From Spider-Man to The Doof Warrior
That score, of course, was for Mad Max: Fury Road, and Zimmer was so excited about what he heard from it that he couldn’t stop heaping praise on XL’s work ahead of the film’s release. The trailer was a case study in how to build anticipation for an absolute thrill ride, and a big part of that was the thundering soundtrack. Just as George Miller’s imagination cooked up something as insane as The Doof Warrior—Immortan Joe’s blind, electric guitar-wielding herald in front of a wall of amplifiers—so did Holkenborg instill that imagery with a hair-raising cacophony.
Earlier this year, Deadpool added onto that success. Though that film uses cheeky soundtrack choices like Salt-N-Pepa’s “Shoop,” the key action scenes utilize Junkie XL’s demonstrated talent for heightening excitement.
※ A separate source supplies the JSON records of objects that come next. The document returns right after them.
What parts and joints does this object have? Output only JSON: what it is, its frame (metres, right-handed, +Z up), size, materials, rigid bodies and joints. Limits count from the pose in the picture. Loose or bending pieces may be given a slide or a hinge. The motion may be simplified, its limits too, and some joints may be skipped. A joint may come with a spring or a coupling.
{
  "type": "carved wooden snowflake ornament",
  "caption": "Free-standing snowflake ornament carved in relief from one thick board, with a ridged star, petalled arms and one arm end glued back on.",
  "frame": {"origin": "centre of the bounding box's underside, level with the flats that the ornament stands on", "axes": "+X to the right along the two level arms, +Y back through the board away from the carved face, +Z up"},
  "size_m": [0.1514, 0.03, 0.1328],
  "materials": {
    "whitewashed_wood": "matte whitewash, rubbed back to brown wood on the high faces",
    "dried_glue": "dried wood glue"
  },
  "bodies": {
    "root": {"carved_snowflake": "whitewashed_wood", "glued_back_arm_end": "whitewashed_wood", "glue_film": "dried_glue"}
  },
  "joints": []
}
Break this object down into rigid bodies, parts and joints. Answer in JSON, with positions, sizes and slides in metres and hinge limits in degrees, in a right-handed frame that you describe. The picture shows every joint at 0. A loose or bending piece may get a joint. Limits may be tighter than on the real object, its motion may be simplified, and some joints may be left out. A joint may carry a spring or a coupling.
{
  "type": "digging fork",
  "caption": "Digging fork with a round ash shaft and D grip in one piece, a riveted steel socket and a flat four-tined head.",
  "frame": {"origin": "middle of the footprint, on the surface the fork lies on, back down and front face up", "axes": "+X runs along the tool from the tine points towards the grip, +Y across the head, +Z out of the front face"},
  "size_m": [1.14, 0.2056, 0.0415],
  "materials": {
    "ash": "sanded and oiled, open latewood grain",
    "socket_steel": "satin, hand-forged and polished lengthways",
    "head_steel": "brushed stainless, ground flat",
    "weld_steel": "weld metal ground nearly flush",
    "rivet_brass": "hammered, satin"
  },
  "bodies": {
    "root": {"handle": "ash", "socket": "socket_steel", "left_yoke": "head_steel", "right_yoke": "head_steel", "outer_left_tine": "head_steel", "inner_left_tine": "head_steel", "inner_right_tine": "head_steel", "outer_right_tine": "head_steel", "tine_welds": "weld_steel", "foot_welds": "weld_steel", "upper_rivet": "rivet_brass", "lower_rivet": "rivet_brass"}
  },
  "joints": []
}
And the most indelible moments in the Batman v Superman score feel like natural progressions from Fury Road: Wonder Woman’s theme, for example, is a chorus of pulsing drums and electric guitar, and Lex Luthor’s soundtrack is a baroque combination of piano and strings.
It took over a decade, but Holkenborg is now a film composer on the same level as his most in-demand colleagues. Musically, he’s done just about everything a person can do, but now—almost 18 years after Blade—he’s becoming the go-to blockbuster guy. But that doesn’t mean its gotten any easier.
“I’ve been on every spectrum of the music industry, from an engineer and recordist, to producer, mixer, playing in bands, remixing artists, you name it,” Holkenborg says. “I can now say that it’s one of the harder professions within the industry.”
Hard, but not impossible, and if you’re going to call yourself Junkie XL, you’d better be prepared to go big. And he’s only getting bigger: His score for Gareth Edwards’ Godzilla sequel crashes into theaters in 2018.